**Requirements**
Can the data below be set down again exactly, line for line?

>> Begin

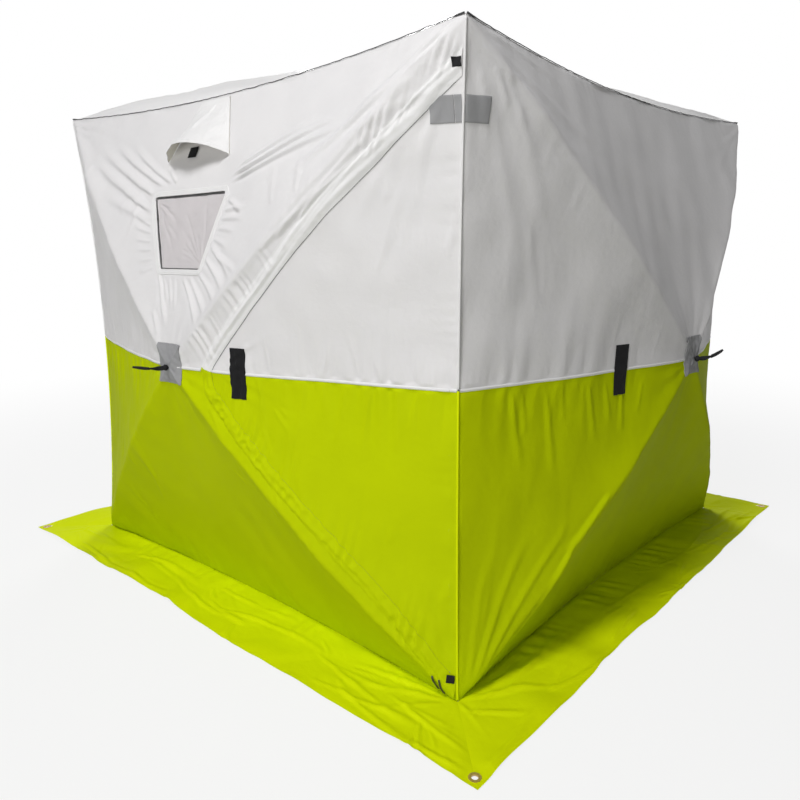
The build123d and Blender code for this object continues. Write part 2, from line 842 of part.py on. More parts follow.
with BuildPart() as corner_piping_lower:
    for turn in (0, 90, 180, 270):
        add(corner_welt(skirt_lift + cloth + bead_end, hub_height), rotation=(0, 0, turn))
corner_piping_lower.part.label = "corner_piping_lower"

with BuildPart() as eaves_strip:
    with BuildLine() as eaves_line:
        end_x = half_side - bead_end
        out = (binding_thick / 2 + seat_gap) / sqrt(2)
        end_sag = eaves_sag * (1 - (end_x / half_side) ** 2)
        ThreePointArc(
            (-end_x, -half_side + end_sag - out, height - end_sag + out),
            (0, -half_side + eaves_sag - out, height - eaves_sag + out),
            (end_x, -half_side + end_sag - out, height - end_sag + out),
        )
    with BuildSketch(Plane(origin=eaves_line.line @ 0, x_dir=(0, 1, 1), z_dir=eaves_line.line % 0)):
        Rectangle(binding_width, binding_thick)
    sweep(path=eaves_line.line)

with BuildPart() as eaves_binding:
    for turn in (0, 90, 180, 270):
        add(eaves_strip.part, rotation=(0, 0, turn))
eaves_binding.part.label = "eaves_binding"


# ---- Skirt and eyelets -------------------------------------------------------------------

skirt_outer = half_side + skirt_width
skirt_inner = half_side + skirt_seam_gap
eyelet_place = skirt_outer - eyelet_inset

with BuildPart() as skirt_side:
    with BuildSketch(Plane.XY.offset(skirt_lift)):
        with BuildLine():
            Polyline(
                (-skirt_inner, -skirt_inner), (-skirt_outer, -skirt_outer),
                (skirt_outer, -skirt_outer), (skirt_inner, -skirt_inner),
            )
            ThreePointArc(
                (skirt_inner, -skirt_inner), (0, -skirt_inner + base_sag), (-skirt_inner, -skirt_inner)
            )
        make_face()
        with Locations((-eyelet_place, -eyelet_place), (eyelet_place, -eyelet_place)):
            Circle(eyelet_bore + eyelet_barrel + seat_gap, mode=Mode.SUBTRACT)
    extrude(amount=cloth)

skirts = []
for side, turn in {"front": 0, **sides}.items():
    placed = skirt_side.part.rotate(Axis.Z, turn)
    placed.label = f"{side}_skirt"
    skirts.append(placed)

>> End

**Answer to this task**
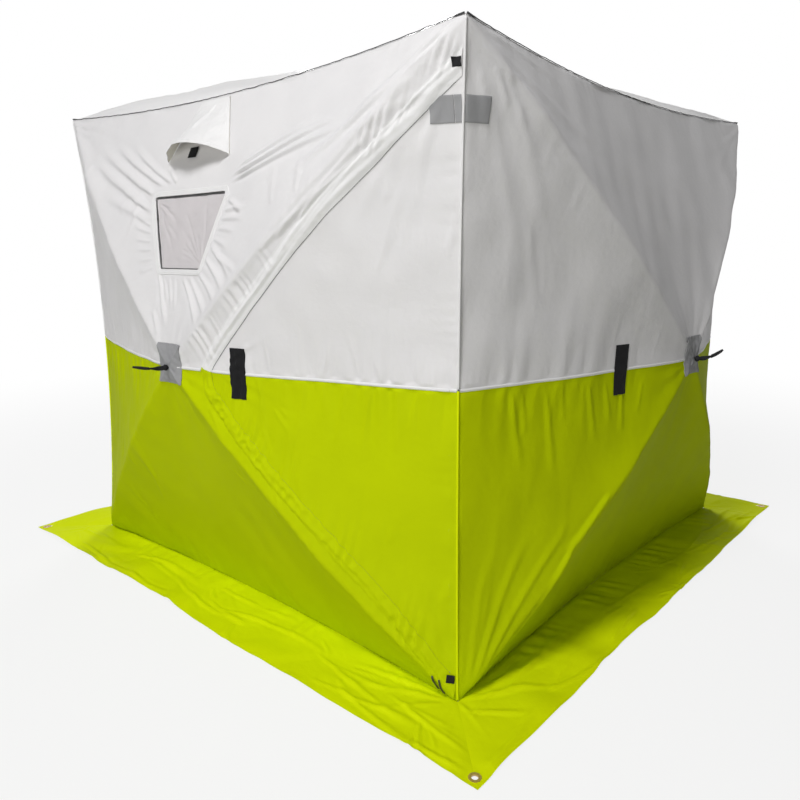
The build123d and Blender code for this object continues. Write part 2, from line 842 of part.py on. More parts follow.
with BuildPart() as corner_piping_lower:
    for turn in (0, 90, 180, 270):
        add(corner_welt(skirt_lift + cloth + bead_end, hub_height), rotation=(0, 0, turn))
corner_piping_lower.part.label = "corner_piping_lower"

with BuildPart() as eaves_strip:
    with BuildLine() as eaves_line:
        end_x = half_side - bead_end
        out = (binding_thick / 2 + seat_gap) / sqrt(2)
        end_sag = eaves_sag * (1 - (end_x / half_side) ** 2)
        ThreePointArc(
            (-end_x, -half_side + end_sag - out, height - end_sag + out),
            (0, -half_side + eaves_sag - out, height - eaves_sag + out),
            (end_x, -half_side + end_sag - out, height - end_sag + out),
        )
    with BuildSketch(Plane(origin=eaves_line.line @ 0, x_dir=(0, 1, 1), z_dir=eaves_line.line % 0)):
        Rectangle(binding_width, binding_thick)
    sweep(path=eaves_line.line)

with BuildPart() as eaves_binding:
    for turn in (0, 90, 180, 270):
        add(eaves_strip.part, rotation=(0, 0, turn))
eaves_binding.part.label = "eaves_binding"


# ---- Skirt and eyelets -------------------------------------------------------------------

skirt_outer = half_side + skirt_width
skirt_inner = half_side + skirt_seam_gap
eyelet_place = skirt_outer - eyelet_inset

with BuildPart() as skirt_side:
    with BuildSketch(Plane.XY.offset(skirt_lift)):
        with BuildLine():
            Polyline(
                (-skirt_inner, -skirt_inner), (-skirt_outer, -skirt_outer),
                (skirt_outer, -skirt_outer), (skirt_inner, -skirt_inner),
            )
            ThreePointArc(
                (skirt_inner, -skirt_inner), (0, -skirt_inner + base_sag), (-skirt_inner, -skirt_inner)
            )
        make_face()
        with Locations((-eyelet_place, -eyelet_place), (eyelet_place, -eyelet_place)):
            Circle(eyelet_bore + eyelet_barrel + seat_gap, mode=Mode.SUBTRACT)
    extrude(amount=cloth)

skirts = []
for side, turn in {"front": 0, **sides}.items():
    placed = skirt_side.part.rotate(Axis.Z, turn)
    placed.label = f"{side}_skirt"
    skirts.append(placed)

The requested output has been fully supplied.